Exercise directions:
Copy exactly the lines from the start of the data below through the one that carries "run along Y.", and only those.

Recorded data:
• • • • • • •

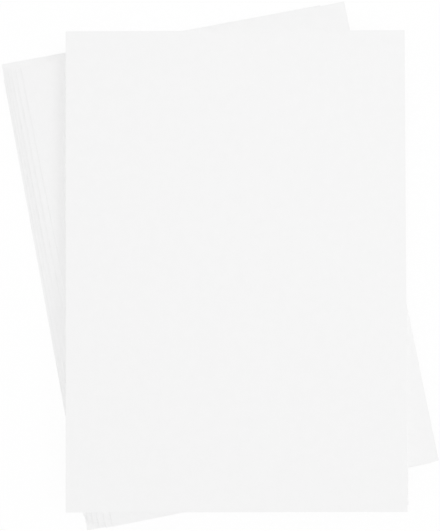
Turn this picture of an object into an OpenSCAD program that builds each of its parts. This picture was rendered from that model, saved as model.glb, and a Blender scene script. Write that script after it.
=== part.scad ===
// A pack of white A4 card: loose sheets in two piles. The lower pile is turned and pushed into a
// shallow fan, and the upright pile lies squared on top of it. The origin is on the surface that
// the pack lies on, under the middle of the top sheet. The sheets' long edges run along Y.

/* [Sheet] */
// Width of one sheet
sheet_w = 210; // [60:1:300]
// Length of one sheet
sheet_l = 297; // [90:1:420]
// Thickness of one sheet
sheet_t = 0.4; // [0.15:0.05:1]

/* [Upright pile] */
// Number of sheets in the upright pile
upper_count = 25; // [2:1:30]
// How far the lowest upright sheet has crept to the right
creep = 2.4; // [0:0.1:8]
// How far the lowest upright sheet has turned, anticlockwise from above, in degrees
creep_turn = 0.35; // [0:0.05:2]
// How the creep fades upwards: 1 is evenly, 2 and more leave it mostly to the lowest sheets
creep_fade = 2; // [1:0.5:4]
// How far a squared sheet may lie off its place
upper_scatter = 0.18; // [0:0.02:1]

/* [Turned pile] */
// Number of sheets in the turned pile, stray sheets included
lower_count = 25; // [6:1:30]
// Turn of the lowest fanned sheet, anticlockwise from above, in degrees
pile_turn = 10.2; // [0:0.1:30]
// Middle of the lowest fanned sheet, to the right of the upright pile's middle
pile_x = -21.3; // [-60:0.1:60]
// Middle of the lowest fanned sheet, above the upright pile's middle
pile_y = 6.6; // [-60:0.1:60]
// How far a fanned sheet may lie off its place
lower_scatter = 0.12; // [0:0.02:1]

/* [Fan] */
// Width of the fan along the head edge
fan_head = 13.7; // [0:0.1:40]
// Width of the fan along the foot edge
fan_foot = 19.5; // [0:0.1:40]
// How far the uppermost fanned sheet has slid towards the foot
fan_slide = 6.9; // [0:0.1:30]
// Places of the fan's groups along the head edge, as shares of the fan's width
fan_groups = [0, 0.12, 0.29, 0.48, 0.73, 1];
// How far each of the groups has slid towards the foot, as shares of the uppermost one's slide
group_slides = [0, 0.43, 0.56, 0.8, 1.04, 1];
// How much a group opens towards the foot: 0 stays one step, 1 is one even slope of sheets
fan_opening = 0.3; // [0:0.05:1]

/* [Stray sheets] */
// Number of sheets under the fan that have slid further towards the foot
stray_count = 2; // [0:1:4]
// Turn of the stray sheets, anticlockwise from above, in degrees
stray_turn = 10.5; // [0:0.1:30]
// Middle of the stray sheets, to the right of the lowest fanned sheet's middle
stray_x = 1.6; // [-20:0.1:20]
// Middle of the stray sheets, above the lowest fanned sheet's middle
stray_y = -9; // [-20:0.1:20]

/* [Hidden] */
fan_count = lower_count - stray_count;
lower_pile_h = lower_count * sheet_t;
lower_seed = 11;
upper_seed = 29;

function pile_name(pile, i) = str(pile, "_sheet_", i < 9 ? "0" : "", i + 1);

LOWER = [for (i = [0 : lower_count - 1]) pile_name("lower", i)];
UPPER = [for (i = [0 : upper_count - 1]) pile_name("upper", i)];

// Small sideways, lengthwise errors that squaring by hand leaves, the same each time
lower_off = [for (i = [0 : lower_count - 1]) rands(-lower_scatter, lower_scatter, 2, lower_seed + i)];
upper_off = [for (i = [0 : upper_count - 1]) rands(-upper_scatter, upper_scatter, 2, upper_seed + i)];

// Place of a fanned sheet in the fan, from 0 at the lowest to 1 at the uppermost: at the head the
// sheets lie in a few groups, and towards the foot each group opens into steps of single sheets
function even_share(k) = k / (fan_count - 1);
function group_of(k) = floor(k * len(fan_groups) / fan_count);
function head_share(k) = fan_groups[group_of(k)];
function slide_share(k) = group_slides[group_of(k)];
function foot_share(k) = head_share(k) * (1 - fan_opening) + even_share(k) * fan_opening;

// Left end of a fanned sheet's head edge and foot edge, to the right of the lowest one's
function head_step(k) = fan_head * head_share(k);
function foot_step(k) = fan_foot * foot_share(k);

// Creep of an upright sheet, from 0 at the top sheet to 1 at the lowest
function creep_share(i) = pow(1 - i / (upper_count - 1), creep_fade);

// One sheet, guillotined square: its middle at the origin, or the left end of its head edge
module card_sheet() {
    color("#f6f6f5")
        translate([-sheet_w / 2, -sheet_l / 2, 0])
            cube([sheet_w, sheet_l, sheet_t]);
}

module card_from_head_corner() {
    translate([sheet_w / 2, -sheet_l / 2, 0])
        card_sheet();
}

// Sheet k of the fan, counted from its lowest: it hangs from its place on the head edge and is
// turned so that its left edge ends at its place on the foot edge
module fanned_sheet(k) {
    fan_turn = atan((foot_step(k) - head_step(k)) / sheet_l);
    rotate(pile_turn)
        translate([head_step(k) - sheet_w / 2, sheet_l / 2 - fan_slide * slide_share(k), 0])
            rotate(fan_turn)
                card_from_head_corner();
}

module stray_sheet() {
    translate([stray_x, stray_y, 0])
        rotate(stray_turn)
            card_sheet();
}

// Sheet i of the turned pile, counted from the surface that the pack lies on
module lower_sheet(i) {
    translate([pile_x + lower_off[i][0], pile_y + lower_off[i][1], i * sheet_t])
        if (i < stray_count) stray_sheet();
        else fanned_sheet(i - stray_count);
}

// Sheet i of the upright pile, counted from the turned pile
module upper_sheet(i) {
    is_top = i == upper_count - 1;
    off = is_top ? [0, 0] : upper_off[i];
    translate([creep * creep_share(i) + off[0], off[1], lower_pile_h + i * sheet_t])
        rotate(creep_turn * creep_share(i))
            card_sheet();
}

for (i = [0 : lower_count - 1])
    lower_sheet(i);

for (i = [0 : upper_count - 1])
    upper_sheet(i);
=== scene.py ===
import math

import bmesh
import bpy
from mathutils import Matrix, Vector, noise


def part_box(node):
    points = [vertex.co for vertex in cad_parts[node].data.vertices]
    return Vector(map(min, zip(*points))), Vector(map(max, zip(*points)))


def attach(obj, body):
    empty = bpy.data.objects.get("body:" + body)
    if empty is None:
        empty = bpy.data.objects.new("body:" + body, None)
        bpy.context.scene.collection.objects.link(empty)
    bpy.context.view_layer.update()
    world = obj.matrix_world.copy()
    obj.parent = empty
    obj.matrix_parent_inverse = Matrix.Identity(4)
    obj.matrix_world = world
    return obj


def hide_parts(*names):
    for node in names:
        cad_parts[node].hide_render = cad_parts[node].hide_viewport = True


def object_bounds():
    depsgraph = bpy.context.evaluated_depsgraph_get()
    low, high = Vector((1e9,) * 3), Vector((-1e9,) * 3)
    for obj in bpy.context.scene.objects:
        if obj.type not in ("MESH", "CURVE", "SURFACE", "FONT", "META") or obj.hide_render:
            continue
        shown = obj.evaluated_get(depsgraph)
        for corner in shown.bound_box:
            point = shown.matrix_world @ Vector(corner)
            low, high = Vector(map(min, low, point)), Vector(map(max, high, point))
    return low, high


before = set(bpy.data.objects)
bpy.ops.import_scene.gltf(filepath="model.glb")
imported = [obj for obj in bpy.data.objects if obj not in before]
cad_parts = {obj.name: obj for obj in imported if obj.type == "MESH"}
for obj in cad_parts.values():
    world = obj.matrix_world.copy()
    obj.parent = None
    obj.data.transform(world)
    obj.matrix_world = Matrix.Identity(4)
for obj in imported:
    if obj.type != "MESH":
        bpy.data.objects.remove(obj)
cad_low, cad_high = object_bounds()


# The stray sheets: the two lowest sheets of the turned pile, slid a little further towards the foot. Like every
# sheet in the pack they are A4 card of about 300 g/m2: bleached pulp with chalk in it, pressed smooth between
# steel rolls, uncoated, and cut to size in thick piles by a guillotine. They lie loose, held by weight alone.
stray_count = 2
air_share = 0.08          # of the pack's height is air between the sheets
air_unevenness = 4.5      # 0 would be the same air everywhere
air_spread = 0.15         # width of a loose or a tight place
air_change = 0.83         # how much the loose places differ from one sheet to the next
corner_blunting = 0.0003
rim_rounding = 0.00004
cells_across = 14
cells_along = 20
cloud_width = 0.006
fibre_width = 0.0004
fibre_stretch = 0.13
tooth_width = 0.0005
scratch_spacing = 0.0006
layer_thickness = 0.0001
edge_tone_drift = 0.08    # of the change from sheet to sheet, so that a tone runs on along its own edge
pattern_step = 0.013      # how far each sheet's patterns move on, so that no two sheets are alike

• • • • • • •

Output below:
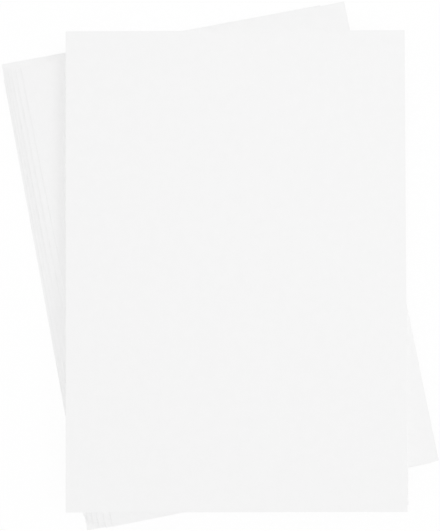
Turn this picture of an object into an OpenSCAD program that builds each of its parts. This picture was rendered from that model, saved as model.glb, and a Blender scene script. Write that script after it.
=== part.scad ===
// A pack of white A4 card: loose sheets in two piles. The lower pile is turned and pushed into a
// shallow fan, and the upright pile lies squared on top of it. The origin is on the surface that
// the pack lies on, under the middle of the top sheet. The sheets' long edges run along Y.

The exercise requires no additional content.